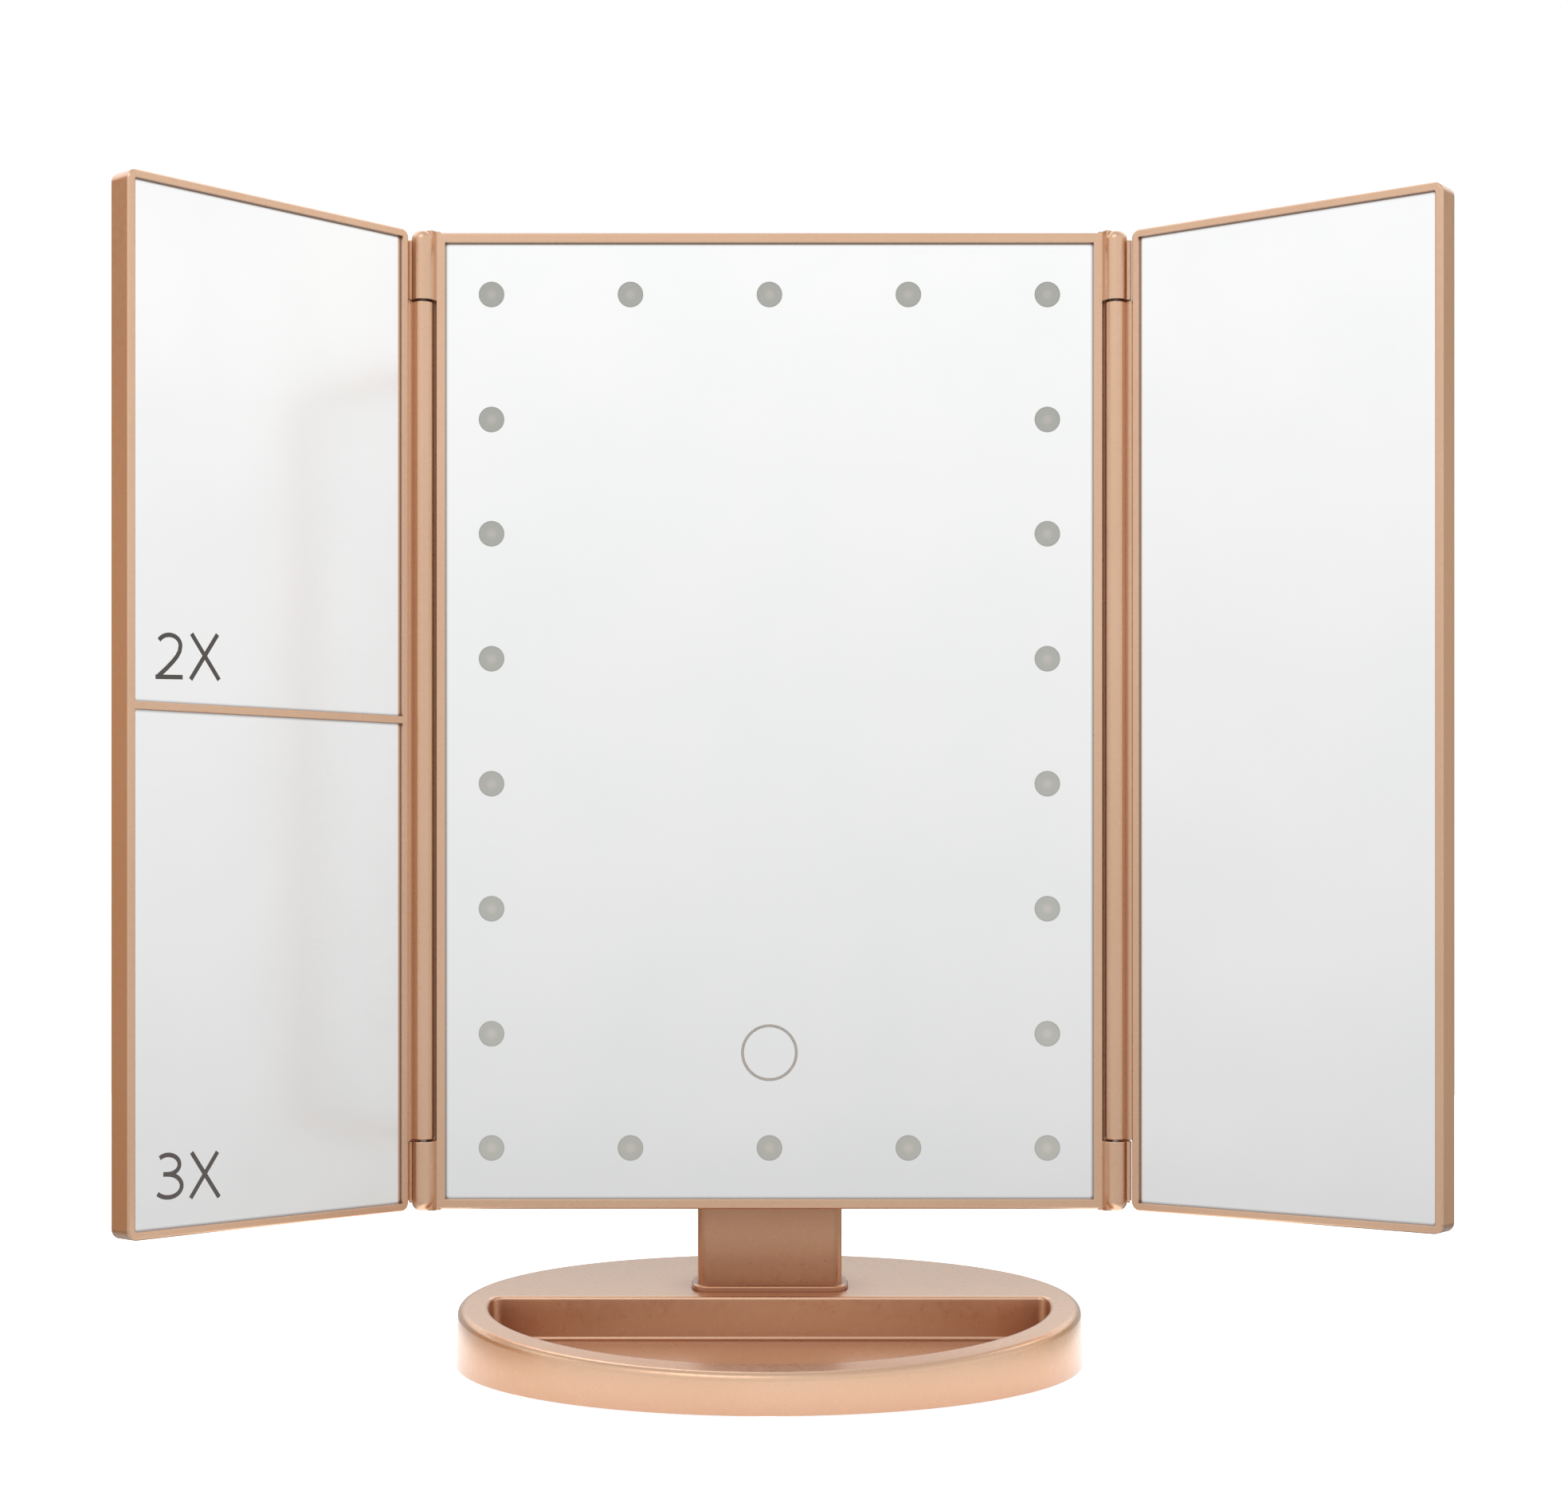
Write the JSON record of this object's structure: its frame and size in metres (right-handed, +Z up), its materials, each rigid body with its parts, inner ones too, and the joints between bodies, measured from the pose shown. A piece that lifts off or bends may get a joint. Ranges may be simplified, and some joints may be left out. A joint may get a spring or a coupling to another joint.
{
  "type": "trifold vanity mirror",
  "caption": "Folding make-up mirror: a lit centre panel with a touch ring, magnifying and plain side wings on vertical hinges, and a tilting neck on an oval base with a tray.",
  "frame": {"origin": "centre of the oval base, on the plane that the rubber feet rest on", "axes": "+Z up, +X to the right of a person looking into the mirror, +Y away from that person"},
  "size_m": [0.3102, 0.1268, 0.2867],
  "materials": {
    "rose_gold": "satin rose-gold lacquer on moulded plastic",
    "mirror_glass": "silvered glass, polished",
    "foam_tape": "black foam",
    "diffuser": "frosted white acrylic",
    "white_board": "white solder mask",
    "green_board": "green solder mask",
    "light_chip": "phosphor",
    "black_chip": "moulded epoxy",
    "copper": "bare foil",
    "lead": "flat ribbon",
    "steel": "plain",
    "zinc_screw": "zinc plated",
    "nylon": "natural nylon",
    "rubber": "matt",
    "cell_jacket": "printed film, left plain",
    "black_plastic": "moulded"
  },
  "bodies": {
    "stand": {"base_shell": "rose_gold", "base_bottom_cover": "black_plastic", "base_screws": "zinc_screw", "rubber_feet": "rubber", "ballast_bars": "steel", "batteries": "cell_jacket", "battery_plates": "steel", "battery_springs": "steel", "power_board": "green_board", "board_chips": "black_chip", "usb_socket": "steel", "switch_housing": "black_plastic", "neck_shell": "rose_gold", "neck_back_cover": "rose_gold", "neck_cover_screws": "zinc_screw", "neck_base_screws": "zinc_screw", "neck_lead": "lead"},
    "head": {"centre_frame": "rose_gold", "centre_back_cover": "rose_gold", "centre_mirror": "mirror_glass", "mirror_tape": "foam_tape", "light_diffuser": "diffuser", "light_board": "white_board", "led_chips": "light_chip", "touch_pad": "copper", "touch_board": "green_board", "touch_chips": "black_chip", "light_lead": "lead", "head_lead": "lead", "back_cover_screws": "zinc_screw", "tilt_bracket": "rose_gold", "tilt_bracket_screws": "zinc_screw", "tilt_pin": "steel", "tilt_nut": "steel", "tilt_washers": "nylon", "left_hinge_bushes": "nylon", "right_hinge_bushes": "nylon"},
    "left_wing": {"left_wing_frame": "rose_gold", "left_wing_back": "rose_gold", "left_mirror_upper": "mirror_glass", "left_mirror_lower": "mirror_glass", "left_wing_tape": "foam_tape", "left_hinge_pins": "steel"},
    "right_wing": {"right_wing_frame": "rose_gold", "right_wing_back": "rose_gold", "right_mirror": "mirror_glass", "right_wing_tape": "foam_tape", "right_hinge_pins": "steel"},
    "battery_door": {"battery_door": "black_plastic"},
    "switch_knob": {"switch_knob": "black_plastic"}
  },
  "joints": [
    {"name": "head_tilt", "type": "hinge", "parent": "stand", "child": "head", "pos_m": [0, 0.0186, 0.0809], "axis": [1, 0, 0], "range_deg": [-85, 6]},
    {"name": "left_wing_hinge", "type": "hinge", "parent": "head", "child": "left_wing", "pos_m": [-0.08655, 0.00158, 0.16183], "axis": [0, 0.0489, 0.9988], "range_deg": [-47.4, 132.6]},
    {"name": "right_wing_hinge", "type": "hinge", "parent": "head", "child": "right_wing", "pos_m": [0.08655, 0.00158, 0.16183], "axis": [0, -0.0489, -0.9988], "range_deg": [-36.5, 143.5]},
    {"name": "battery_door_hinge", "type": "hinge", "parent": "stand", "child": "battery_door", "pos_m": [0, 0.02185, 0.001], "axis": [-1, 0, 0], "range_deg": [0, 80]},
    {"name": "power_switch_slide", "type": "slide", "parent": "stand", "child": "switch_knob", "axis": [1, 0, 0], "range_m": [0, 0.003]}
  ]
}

+--

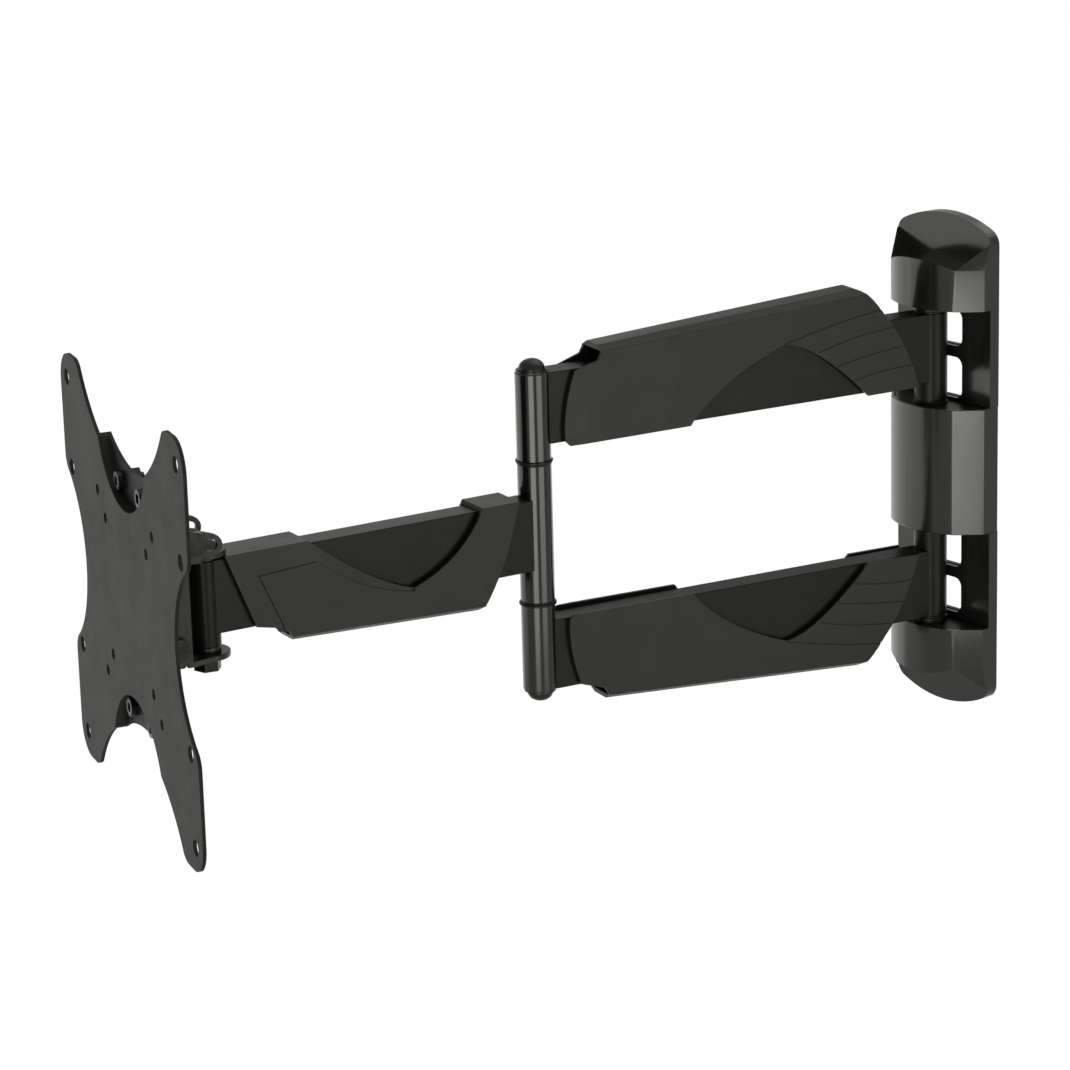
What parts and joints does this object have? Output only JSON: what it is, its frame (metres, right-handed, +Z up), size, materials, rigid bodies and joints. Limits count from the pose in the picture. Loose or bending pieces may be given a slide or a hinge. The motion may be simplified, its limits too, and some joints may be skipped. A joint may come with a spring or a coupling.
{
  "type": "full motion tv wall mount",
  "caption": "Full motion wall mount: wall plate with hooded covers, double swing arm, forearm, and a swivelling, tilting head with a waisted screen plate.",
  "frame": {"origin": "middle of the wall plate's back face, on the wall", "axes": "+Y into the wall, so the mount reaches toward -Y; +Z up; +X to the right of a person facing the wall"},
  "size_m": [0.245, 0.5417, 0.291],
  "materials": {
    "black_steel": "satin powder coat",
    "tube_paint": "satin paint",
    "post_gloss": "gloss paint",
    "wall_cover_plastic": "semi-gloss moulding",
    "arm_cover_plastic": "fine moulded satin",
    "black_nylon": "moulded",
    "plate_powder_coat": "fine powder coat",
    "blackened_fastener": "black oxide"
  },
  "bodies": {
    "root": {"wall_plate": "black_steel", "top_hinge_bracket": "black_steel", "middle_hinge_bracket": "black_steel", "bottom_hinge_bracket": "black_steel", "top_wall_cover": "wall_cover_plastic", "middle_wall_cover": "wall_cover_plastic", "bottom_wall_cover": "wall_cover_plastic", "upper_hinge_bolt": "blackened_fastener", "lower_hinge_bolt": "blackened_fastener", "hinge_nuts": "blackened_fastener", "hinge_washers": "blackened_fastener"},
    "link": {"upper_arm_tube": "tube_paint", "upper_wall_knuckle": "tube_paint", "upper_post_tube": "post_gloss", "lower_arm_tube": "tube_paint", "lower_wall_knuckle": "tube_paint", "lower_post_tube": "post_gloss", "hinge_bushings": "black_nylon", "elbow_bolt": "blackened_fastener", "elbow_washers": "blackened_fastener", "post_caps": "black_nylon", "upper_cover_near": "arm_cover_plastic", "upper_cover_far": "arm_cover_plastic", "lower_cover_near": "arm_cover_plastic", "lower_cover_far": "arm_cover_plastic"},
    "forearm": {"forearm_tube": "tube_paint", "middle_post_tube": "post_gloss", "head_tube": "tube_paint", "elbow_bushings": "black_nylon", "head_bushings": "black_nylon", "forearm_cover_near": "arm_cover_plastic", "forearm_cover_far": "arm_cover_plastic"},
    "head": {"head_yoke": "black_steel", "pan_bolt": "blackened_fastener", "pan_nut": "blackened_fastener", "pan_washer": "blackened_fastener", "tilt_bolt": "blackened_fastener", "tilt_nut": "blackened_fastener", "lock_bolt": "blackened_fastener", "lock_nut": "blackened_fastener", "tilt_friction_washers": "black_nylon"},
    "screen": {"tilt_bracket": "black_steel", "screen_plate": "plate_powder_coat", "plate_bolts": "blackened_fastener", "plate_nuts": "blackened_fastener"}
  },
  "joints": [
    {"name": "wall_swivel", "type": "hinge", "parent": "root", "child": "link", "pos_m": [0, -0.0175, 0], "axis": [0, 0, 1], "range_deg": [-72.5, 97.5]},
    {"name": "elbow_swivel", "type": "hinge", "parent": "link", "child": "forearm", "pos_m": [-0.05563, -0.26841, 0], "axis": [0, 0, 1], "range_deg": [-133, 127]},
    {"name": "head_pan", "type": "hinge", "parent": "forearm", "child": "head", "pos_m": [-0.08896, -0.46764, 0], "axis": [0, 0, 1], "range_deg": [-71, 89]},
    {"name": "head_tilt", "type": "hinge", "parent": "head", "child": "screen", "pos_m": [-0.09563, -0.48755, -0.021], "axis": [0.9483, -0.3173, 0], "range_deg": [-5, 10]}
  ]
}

+--

### Exercise requirements
All lines holding the word "pose" should be picked out and copied.

### Final result
Write the JSON record of this object's structure: its frame and size in metres (right-handed, +Z up), its materials, each rigid body with its parts, inner ones too, and the joints between bodies, measured from the pose shown. A piece that lifts off or bends may get a joint. Ranges may be simplified, and some joints may be left out. A joint may get a spring or a coupling to another joint.
What parts and joints does this object have? Output only JSON: what it is, its frame (metres, right-handed, +Z up), size, materials, rigid bodies and joints. Limits count from the pose in the picture. Loose or bending pieces may be given a slide or a hinge. The motion may be simplified, its limits too, and some joints may be skipped. A joint may come with a spring or a coupling.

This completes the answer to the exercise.